* [Data excerpt]
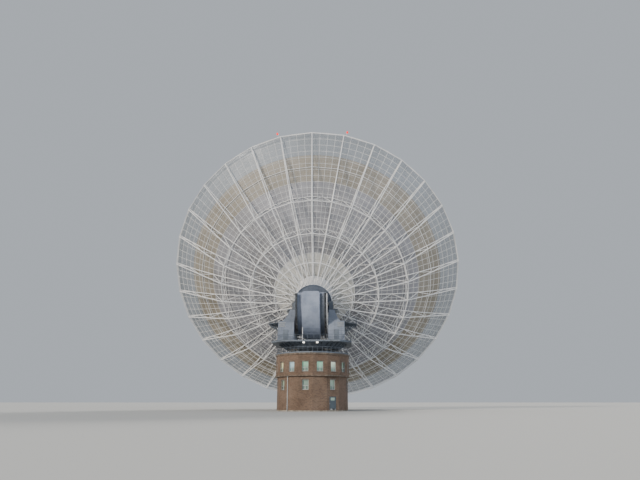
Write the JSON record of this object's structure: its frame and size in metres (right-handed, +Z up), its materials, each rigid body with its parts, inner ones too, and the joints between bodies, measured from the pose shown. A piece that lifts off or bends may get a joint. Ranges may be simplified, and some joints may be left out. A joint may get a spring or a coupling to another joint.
{
  "type": "radio telescope, model at half size",
  "caption": "Steerable radio telescope: a wide ribbed dish with a tripod feed cabin, on a turret that turns on a round walled tower.",
  "frame": {"origin": "middle of the tower's underside, at ground level", "axes": "+Z up; the dish looks towards +Y, raised 35 degrees; +X is to the right as seen from behind the dish, along the elevation axis"},
  "size_m": [31.8248, 19.405, 27.7041],
  "materials": {
    "brick": "matt",
    "concrete": "matt",
    "window_glass": "gloss",
    "door_paint": "satin",
    "rail_steel": "satin",
    "railing_paint": "satin",
    "cladding_paint": "satin",
    "turret_paint": "satin",
    "counterweight_iron": "painted, satin",
    "shaft_steel": "satin",
    "solid_panel": "painted, satin",
    "perforated_panel": "painted, satin",
    "mesh_panel": "satin",
    "cabin_paint": "painted, satin",
    "horn_aluminium": "satin",
    "structure_paint": "satin"
  },
  "bodies": {
    "tower": {"ground_slab": "concrete", "entrance_lintel": "brick", "entrance_wall_left": "brick", "entrance_wall_right": "brick", "lower_wall_north_east": "brick", "lower_wall_north_west": "brick", "lower_wall_south_west": "brick", "upper_wall_south_east": "brick", "upper_wall_north_east": "brick", "upper_wall_north_west": "brick", "upper_wall_south_west": "brick", "first_floor": "concrete", "second_floor": "concrete", "roof_deck": "concrete", "middle_window_glass": "window_glass", "top_window_glass": "window_glass", "walkway_railing": "railing_paint", "track_wall": "concrete", "azimuth_rail": "rail_steel"},
    "door": {"entrance_door": "door_paint"},
    "turret": {"turret_skirt": "turret_paint", "turret_deck": "turret_paint", "azimuth_bogie_front_left": "rail_steel", "azimuth_bogie_rear_left": "rail_steel", "azimuth_bogie_rear_right": "rail_steel", "azimuth_bogie_front_right": "rail_steel", "housing_left": "cladding_paint", "housing_right": "cladding_paint", "platform_left": "turret_paint", "platform_right": "turret_paint", "elevation_bearing_left": "turret_paint", "elevation_bearing_right": "turret_paint"},
    "dish": {"hub": "cladding_paint", "elevation_shaft": "shaft_steel", "gear_sector_left": "turret_paint", "gear_sector_right": "turret_paint", "counterweight": "counterweight_iron", "inner_panels": "solid_panel", "middle_panels": "perforated_panel", "outer_panels": "perforated_panel", "rim_mesh": "mesh_panel", "ribs_top": "structure_paint", "ribs_upper_right": "structure_paint", "ribs_lower_right": "structure_paint", "ribs_bottom": "structure_paint", "ribs_lower_left": "structure_paint", "ribs_upper_left": "structure_paint", "first_ring": "structure_paint", "second_ring": "structure_paint", "third_ring": "structure_paint", "fourth_ring": "structure_paint", "rim": "structure_paint", "feed_leg_upper": "structure_paint", "feed_leg_right": "structure_paint", "feed_leg_left": "structure_paint", "focus_cabin": "cabin_paint", "cabin_deck": "structure_paint", "feed_horn": "horn_aluminium"}
  },
  "joints": [
    {"name": "azimuth", "type": "hinge", "parent": "tower", "child": "turret", "pos_m": [0, 0, 0], "axis": [0, 0, 1], "range_deg": [-225, 225]},
    {"name": "elevation", "type": "hinge", "parent": "turret", "child": "dish", "pos_m": [0, 0, 9.9], "axis": [1, 0, 0], "range_deg": [-4, 54]},
    {"name": "door_hinge", "type": "hinge", "parent": "tower", "child": "door", "pos_m": [2.20542, -2.33952, 0.5], "axis": [0, 0, 1], "range_deg": [0, 90]}
  ]
}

* [What is expected] Reproduce the data, keeping every line exactly the same.

* [Answer to the exercise]
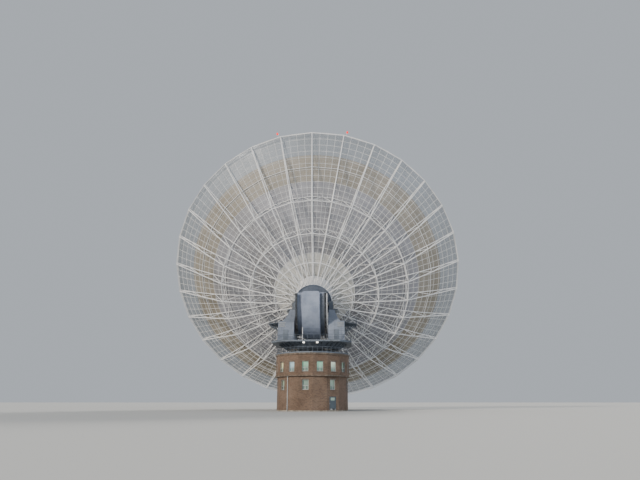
Write the JSON record of this object's structure: its frame and size in metres (right-handed, +Z up), its materials, each rigid body with its parts, inner ones too, and the joints between bodies, measured from the pose shown. A piece that lifts off or bends may get a joint. Ranges may be simplified, and some joints may be left out. A joint may get a spring or a coupling to another joint.
{
  "type": "radio telescope, model at half size",
  "caption": "Steerable radio telescope: a wide ribbed dish with a tripod feed cabin, on a turret that turns on a round walled tower.",
  "frame": {"origin": "middle of the tower's underside, at ground level", "axes": "+Z up; the dish looks towards +Y, raised 35 degrees; +X is to the right as seen from behind the dish, along the elevation axis"},
  "size_m": [31.8248, 19.405, 27.7041],
  "materials": {
    "brick": "matt",
    "concrete": "matt",
    "window_glass": "gloss",
    "door_paint": "satin",
    "rail_steel": "satin",
    "railing_paint": "satin",
    "cladding_paint": "satin",
    "turret_paint": "satin",
    "counterweight_iron": "painted, satin",
    "shaft_steel": "satin",
    "solid_panel": "painted, satin",
    "perforated_panel": "painted, satin",
    "mesh_panel": "satin",
    "cabin_paint": "painted, satin",
    "horn_aluminium": "satin",
    "structure_paint": "satin"
  },
  "bodies": {
    "tower": {"ground_slab": "concrete", "entrance_lintel": "brick", "entrance_wall_left": "brick", "entrance_wall_right": "brick", "lower_wall_north_east": "brick", "lower_wall_north_west": "brick", "lower_wall_south_west": "brick", "upper_wall_south_east": "brick", "upper_wall_north_east": "brick", "upper_wall_north_west": "brick", "upper_wall_south_west": "brick", "first_floor": "concrete", "second_floor": "concrete", "roof_deck": "concrete", "middle_window_glass": "window_glass", "top_window_glass": "window_glass", "walkway_railing": "railing_paint", "track_wall": "concrete", "azimuth_rail": "rail_steel"},
    "door": {"entrance_door": "door_paint"},
    "turret": {"turret_skirt": "turret_paint", "turret_deck": "turret_paint", "azimuth_bogie_front_left": "rail_steel", "azimuth_bogie_rear_left": "rail_steel", "azimuth_bogie_rear_right": "rail_steel", "azimuth_bogie_front_right": "rail_steel", "housing_left": "cladding_paint", "housing_right": "cladding_paint", "platform_left": "turret_paint", "platform_right": "turret_paint", "elevation_bearing_left": "turret_paint", "elevation_bearing_right": "turret_paint"},
    "dish": {"hub": "cladding_paint", "elevation_shaft": "shaft_steel", "gear_sector_left": "turret_paint", "gear_sector_right": "turret_paint", "counterweight": "counterweight_iron", "inner_panels": "solid_panel", "middle_panels": "perforated_panel", "outer_panels": "perforated_panel", "rim_mesh": "mesh_panel", "ribs_top": "structure_paint", "ribs_upper_right": "structure_paint", "ribs_lower_right": "structure_paint", "ribs_bottom": "structure_paint", "ribs_lower_left": "structure_paint", "ribs_upper_left": "structure_paint", "first_ring": "structure_paint", "second_ring": "structure_paint", "third_ring": "structure_paint", "fourth_ring": "structure_paint", "rim": "structure_paint", "feed_leg_upper": "structure_paint", "feed_leg_right": "structure_paint", "feed_leg_left": "structure_paint", "focus_cabin": "cabin_paint", "cabin_deck": "structure_paint", "feed_horn": "horn_aluminium"}
  },
  "joints": [
    {"name": "azimuth", "type": "hinge", "parent": "tower", "child": "turret", "pos_m": [0, 0, 0], "axis": [0, 0, 1], "range_deg": [-225, 225]},
    {"name": "elevation", "type": "hinge", "parent": "turret", "child": "dish", "pos_m": [0, 0, 9.9], "axis": [1, 0, 0], "range_deg": [-4, 54]},
    {"name": "door_hinge", "type": "hinge", "parent": "tower", "child": "door", "pos_m": [2.20542, -2.33952, 0.5], "axis": [0, 0, 1], "range_deg": [0, 90]}
  ]
}